Se refugian a menudo en el hecho de que los demás no estamos capacitados para interpretar los preceptos legales o en que no disponemos de todos los elementos para valorar las ‘complejas’ decisiones que adoptan. Sin ánimo de extralimitar el alcance de mis habilidades lectoras o de pensamiento crítico, creo que si he leído a Luis Martín Santos, Pío Baroja o Camilo José Cela, veo factible comprender el contenido de una ley, máxime cuando también he sido estudiante de Derecho. Y si es cierto que solo el magistrado dispone de una visión global de una determinada causa, dado que la aplicación de la justicia debe ser transparente, los legos estaremos encantados de que esos seres con capacidades sobrenaturales nos expliquen por qué, ante decisiones tan potestativas como la de decretar una prisión preventiva, algunos jueces siempre adoptan resoluciones que rezuman una determinada línea ideológica, retrógrada, machista, facha. A lo mejor no es que no entendamos las normas, sino que, con la misma ley en la mano, sus sentencias nos parecen el delirio de alguien que está como unas maracas o que precisa de una profunda formación en valores progresistas.

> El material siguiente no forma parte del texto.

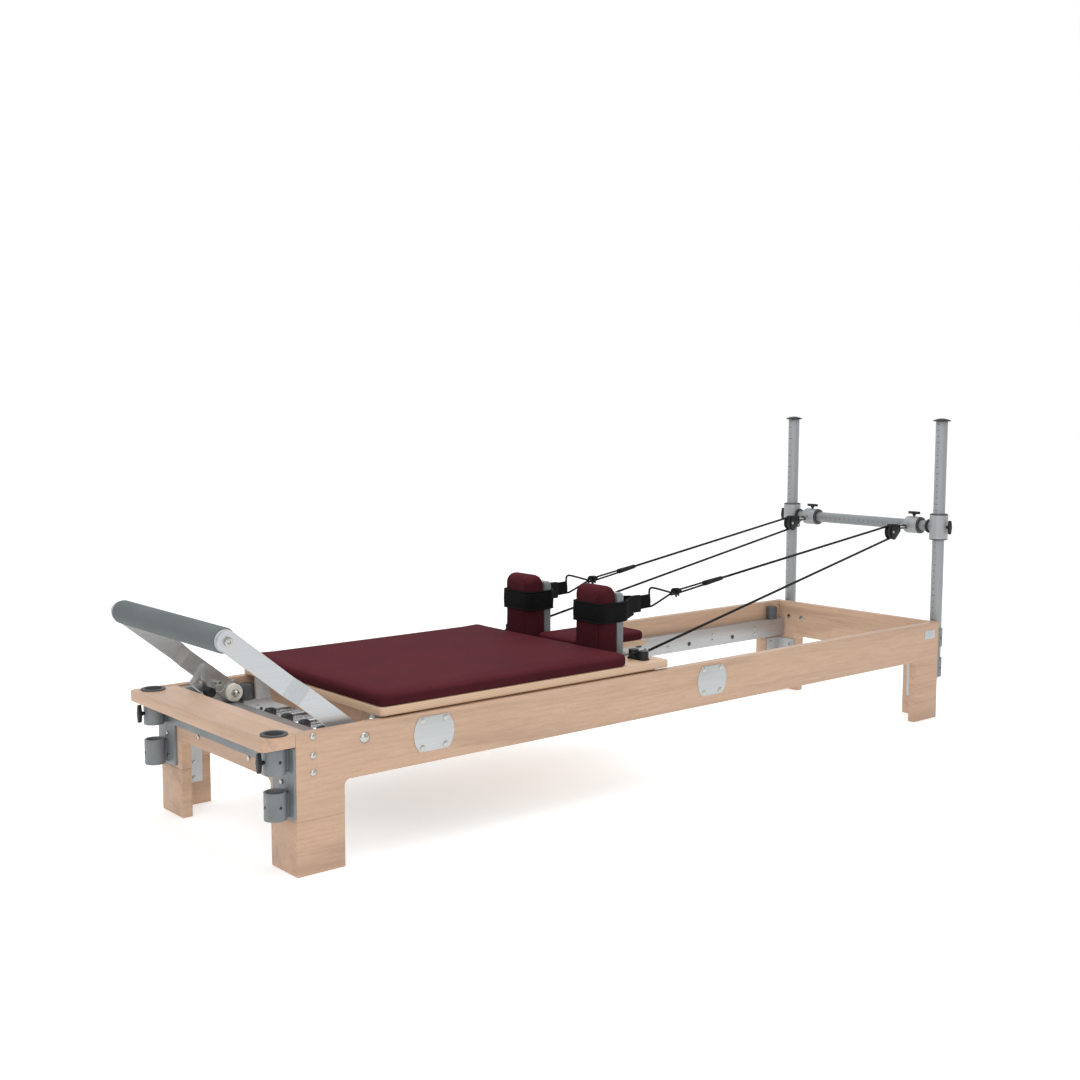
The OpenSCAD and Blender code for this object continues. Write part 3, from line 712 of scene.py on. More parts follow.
clothLook = {"steps": 20, "tension": 30, "bending": 4}


def puff(piece, voxel, pressure, cap, pinned):
    remesh = piece.modifiers.new("Remesh", "REMESH")
    remesh.mode = "VOXEL"
    remesh.voxel_size = voxel
    applyModifiers(piece)
    start = [v.co.copy() for v in piece.data.vertices]
    group = piece.vertex_groups.new(name="held")
    group.add([i for i, p in enumerate(start) if pinned(p)], 1.0, "REPLACE")
    cloth = piece.modifiers.new("Cloth", "CLOTH")
    cloth.settings.use_pressure = True
    cloth.settings.uniform_pressure_force = pressure
    cloth.settings.effector_weights.gravity = 0
    cloth.settings.tension_stiffness = clothLook["tension"]
    cloth.settings.bending_stiffness = clothLook["bending"]
    cloth.settings.vertex_group_mass = "held"
    cloth.point_cache.frame_end = clothLook["steps"]
    scene = bpy.context.scene
    for step in range(1, clothLook["steps"] + 1):
        scene.frame_set(step)
    makeActive(piece)
    bpy.ops.object.modifier_apply(modifier="Cloth")
    for v, p in zip(piece.data.vertices, start):
        move = v.co - p
        if move.length > cap:
            v.co = p + move.normalized() * cap
    scene.frame_set(1)
    piece.vertex_groups.clear()


def relax(piece, rounds):
    makeActive(piece)
    smooth = piece.modifiers.new("Smooth", "SMOOTH")
    smooth.factor = 0.5
    smooth.iterations = rounds
    applyModifiers(piece)


def makeCushion(name, look):
    low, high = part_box(name)
    inset = mm(look["shrink"])
    low = low + Vector((inset, inset, 0))
    high = high - Vector((inset, inset, inset * 1.5))
    piece = roundedBox(name + "_cover", low, high, mm(look["corner"]), mm(look["edge"]))
    puff(piece, mm(look["voxel"]), look["pressure"], mm(look["cap"]),
         lambda p: p.z < high.z - mm(look["edge"]))
    relax(piece, 3)
    for v in piece.data.vertices:
        v.co.z = max(v.co.z, low.z + 0.0001)
    subdivide = piece.modifiers.new("Subdivision", "SUBSURF")
    subdivide.levels = subdivide.render_levels = 1
    applyModifiers(piece)
    makeActive(piece)
    bpy.ops.object.shade_smooth()
    finishPiece(piece, name + "_cover", leather, look["body"],
                [name])
    return piece


for cushionName, cushionLook in cushions.items():
    makeCushion(cushionName, cushionLook)
print("cushions made")

shoulderPad = {
    "width": 112,
    "top": 28,       # radius over the top, mm
    "edge": 18,
    "grow": 1.5,     # how far the sides stand out past the plain solid, mm
    "voxel": 4,
    "cap": 4,
    "pressure": 3.0,
    "seam": 15,      # distance of the seam from the side, mm
    "groove": 1.1,
    "grooveWidth": 1.7,
    "fill": 0.9,
}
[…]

En el caso de algunos magistrados del Tribunal Supremo, su credo político marca de tal modo sus decisiones que ya puede saberse de antemano, y sin ningún temor a equivocarse, el sentido que tendrán sus fallos. Por aberrante que sea, a mí al menos no me ha sorprendido en absoluto que se haya paralizado la exhumación de los restos de Franco y que, como ha señalado el historiador Ángel Viñas (uno de los mayores expertos sobre la Guerra Civil), el Alto Tribunal se atreviese incluso a identificar al tirano, sin ningún tipo de rubor, como jefe de Estado desde el 1 de octubre de 1936. Tal y como ha apuntado, además de tratarse de un error, ya que el boletín de la Junta de Defensa Nacional publicó el 30 de septiembre del fatídico año un decreto en el que se nombraba a Franco "jefe del Gobierno del Estado" (la acotación ‘del Gobierno’ se la pasaron por el forro cuando tomó posesión), en un mundo decente sería inconcebible que los magistrados contribuyesen a legitimar al jefe de "una pandilla de facinerosos sublevados, alzados en armas bajo supuestos falsos contra el gobierno republicano". "El Alto Tribunal -mantiene Viñas- no conoce bien la historia. Conocerá el derecho estrictamente franquista, porque esta concesión es franquista".
La justicia española no es ciega. Tiene presbicia selectiva, ve en blanco y negro, y suele lucir esos pretéritos modelos de gafas de sol que tanto gustaban al luctuoso dictador. Antes de quitar a Franco del Valle de los Caídos hay que exhumarlo del Tribunal Supremo.